Most existing cross-view object geo-localization approaches adopt anchor-based paradigm. Although effective, such methods are inherently constrained by predefined anchors. To eliminate this dependency, we first propose an anchor-free formulation for cross-view object geo-localization, termed AFGeo. AFGeo directly predicts the four directional offsets (left, right, top, bottom) to the ground-truth box for each pixel, thereby localizing the object without any predefined anchors. To obtain a more robust spatial prior, AFGeo incorporates Gaussian Position Encoding (GPE) to model the click point in the query image, mitigating the uncertainty of object position that challenges object localization in cross-view scenarios. In addition, AFGeo incorporates a Cross-view Object Association Module (CVOAM) that relates the same object and its surrounding context across viewpoints, enabling reliable localization under large cross-view appearance gaps. By adopting an anchor-free localization paradigm that integrates GPE and CVOAM with minimal parameter overhead, our model is both lightweight and computationally efficient, achieving state-of-the-art performance on benchmark datasets.
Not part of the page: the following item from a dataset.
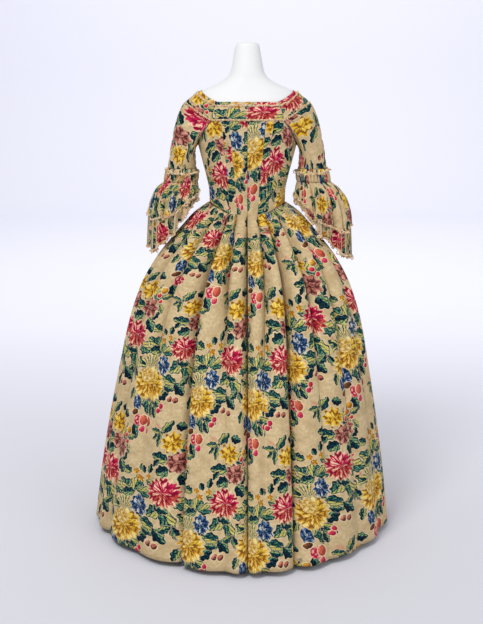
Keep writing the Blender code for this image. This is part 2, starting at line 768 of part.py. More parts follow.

Anchor-free Cross-view Object Geo-localization with Gaussian Position Encoding and Cross-view Association

TL;DR

The paper tackles cross-view object geo-localization under large viewpoint gaps and positional uncertainty by introducing AFGeo, an anchor-free framework that forgoes predefined anchors in favor of direct pixel-wise localization. It couples Gaussian Position Encoding (GPE), which models the query click point as a learnable 2D Gaussian, with a Cross-view Object Association Module (CVOAM) that aligns semantically consistent context across views, all within a lightweight architecture. The method features an FCOS-inspired anchor-free localization head that decouples classification and regression and employs FCOS-style targets and a multi-term loss including focal, BCE, and GIoU components. AFGeo achieves state-of-the-art results on the CVOGL and G2D benchmarks, demonstrating strong localization accuracy with minimal parameter overhead and enabling deployment in resource-constrained scenarios.

Abstract

Most existing cross-view object geo-localization approaches adopt anchor-based paradigm. Although effective, such methods are inherently constrained by predefined anchors. To eliminate this dependency, we first propose an anchor-free formulation for cross-view object geo-localization, termed AFGeo. AFGeo directly predicts the four directional offsets (left, right, top, bottom) to the ground-truth box for each pixel, thereby localizing the object without any predefined anchors. To obtain a more robust spatial prior, AFGeo incorporates Gaussian Position Encoding (GPE) to model the click point in the query image, mitigating the uncertainty of object position that challenges object localization in cross-view scenarios. In addition, AFGeo incorporates a Cross-view Object Association Module (CVOAM) that relates the same object and its surrounding context across viewpoints, enabling reliable localization under large cross-view appearance gaps. By adopting an anchor-free localization paradigm that integrates GPE and CVOAM with minimal parameter overhead, our model is both lightweight and computationally efficient, achieving state-of-the-art performance on benchmark datasets.

Paper Structure

This paper contains 14 sections, 4 equations, 5 figures, 4 tables.

Figures (5)

  • Figure 1: Illustration of the cross-view object geo-localization task and comparison of different solutions. (a) The reference image is usually a satellite image with geographic information (a GPS coordinate). The query image is from a ground or drone view, with the click point (red dots) of the object of interest. Cross-view object geo-localization aims to find the geographic location of an object of interest in a query image from a reference image with attached geographic information. (b) The retrieval-based scheme divides the satellite image into uniformly-sized patches to construct a reference database and attempts to retrieve the patch that is most semantically similar to the object of interest as a location proposal. The anchor-based scheme generates a series of candidate bounding boxes for each anchor based on predefined anchors, and then selects the best bounding box containing the object of interest from these candidates. The anchor-free (ours) scheme directly predicts the object location at each pixel and selects the best bounding box containing the object of interest. Obviously, our scheme is no longer constrained by predefined anchors.
  • Figure 2: Overview of our AFGeo. AFGeo adopts an anchor-free architecture for cross-view object geo-localization. The structure consists of two key components: Gaussian Position Encoding and the Cross-View Object Association Module, with the localization head following the anchor-free paradigm.
  • Figure 3: Illustration of the proposed GPE. (a) We employ a learnable standard deviation to control the Gaussian distribution, enabling the model to adaptively learn the relationship between the relative distance of the object and the correlation of object features, meaning that the farther the relative distance, the weaker the feature correlation. (b) We visualize the position encodings under different Gaussian distributions. The learnable GPE allows the model to better adapt to the uncertainty of object locations, focusing more on the object feature regions (gray–white areas) while ignoring the interference from irrelevant background (black areas).
  • Figure 4: Heatmap visualization of Baseline (our framework without GPE and CVPAM) and the proposed AFGeo. The red dot denotes the click point and the red box denotes the ground-truth bounding box.
  • Figure 5: Object localization results by our AFGeo. The red and green bounding boxes denote the ground-truth and predicted results, respectively.